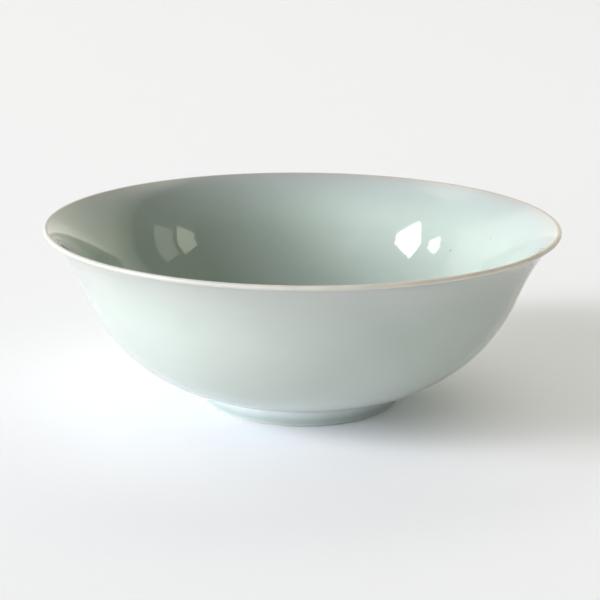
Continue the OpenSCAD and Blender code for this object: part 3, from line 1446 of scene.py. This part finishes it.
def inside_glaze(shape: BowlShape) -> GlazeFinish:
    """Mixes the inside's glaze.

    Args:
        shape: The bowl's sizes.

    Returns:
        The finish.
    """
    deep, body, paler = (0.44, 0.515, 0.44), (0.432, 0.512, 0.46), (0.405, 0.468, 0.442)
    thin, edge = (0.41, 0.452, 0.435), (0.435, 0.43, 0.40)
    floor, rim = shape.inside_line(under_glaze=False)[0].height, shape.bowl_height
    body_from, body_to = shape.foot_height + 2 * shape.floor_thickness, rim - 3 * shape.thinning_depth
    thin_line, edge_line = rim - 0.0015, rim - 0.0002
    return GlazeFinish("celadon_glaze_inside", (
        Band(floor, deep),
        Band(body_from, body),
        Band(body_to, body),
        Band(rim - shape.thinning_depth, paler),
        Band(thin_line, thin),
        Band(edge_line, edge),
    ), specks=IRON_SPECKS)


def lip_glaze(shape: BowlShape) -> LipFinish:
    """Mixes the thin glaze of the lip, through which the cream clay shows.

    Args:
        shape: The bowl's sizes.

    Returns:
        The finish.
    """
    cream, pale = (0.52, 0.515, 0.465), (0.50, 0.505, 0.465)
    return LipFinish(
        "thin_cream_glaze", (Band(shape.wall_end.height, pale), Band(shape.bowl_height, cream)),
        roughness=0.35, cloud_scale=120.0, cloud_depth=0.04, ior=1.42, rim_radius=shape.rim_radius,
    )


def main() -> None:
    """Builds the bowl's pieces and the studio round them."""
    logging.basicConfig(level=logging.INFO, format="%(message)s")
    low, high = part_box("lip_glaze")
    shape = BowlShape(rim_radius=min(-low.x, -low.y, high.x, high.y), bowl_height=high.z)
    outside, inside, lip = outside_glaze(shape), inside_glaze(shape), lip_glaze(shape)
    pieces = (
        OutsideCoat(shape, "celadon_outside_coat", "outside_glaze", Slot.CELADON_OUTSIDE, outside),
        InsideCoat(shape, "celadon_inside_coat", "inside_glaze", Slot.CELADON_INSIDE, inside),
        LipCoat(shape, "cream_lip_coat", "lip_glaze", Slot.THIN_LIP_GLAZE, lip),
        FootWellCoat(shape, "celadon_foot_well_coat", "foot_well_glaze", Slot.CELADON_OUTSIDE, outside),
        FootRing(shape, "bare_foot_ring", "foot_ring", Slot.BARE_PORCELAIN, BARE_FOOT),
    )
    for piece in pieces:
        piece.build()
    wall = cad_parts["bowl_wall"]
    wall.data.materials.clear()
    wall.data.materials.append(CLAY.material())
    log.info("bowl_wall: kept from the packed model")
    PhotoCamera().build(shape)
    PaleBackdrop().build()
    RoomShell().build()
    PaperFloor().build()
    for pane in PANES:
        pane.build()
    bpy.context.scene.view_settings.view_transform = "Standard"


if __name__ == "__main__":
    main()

---

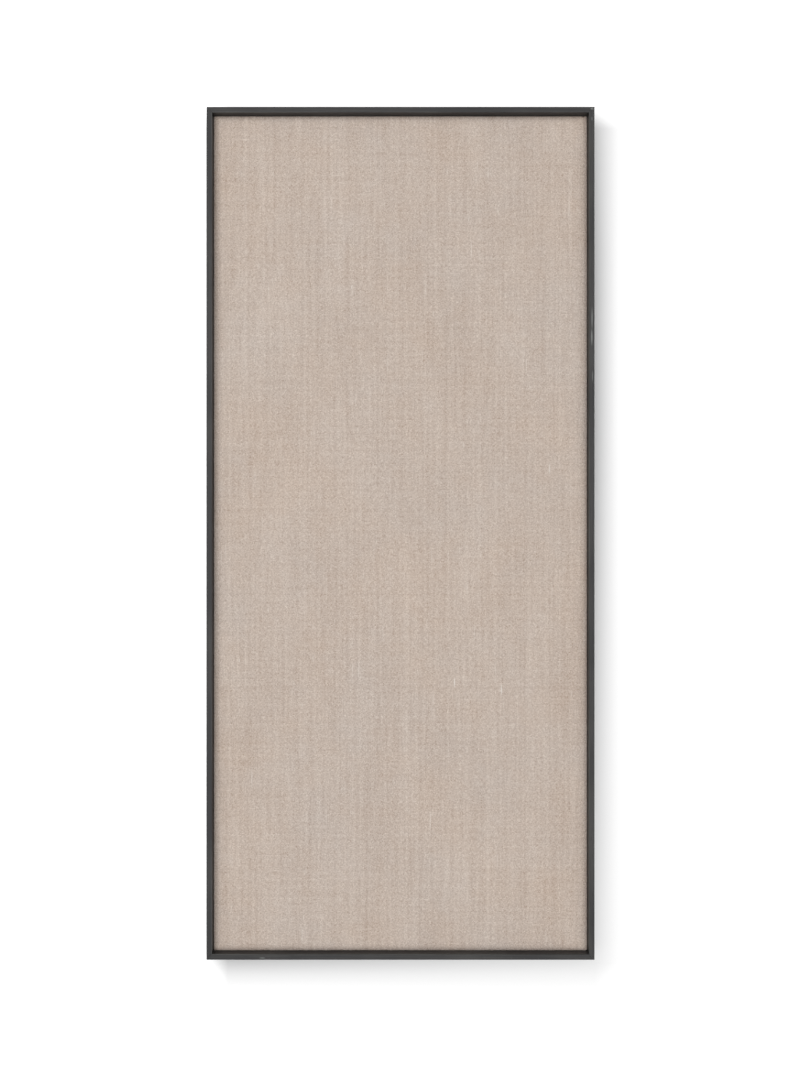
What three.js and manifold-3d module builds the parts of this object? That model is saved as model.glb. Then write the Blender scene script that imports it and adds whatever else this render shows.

### Task description
List all lines above in which the string "Blender" appears.

### Solution
Continue the OpenSCAD and Blender code for this object: part 3, from line 1446 of scene.py. This part finishes it.
What three.js and manifold-3d module builds the parts of this object? That model is saved as model.glb. Then write the Blender scene script that imports it and adds whatever else this render shows.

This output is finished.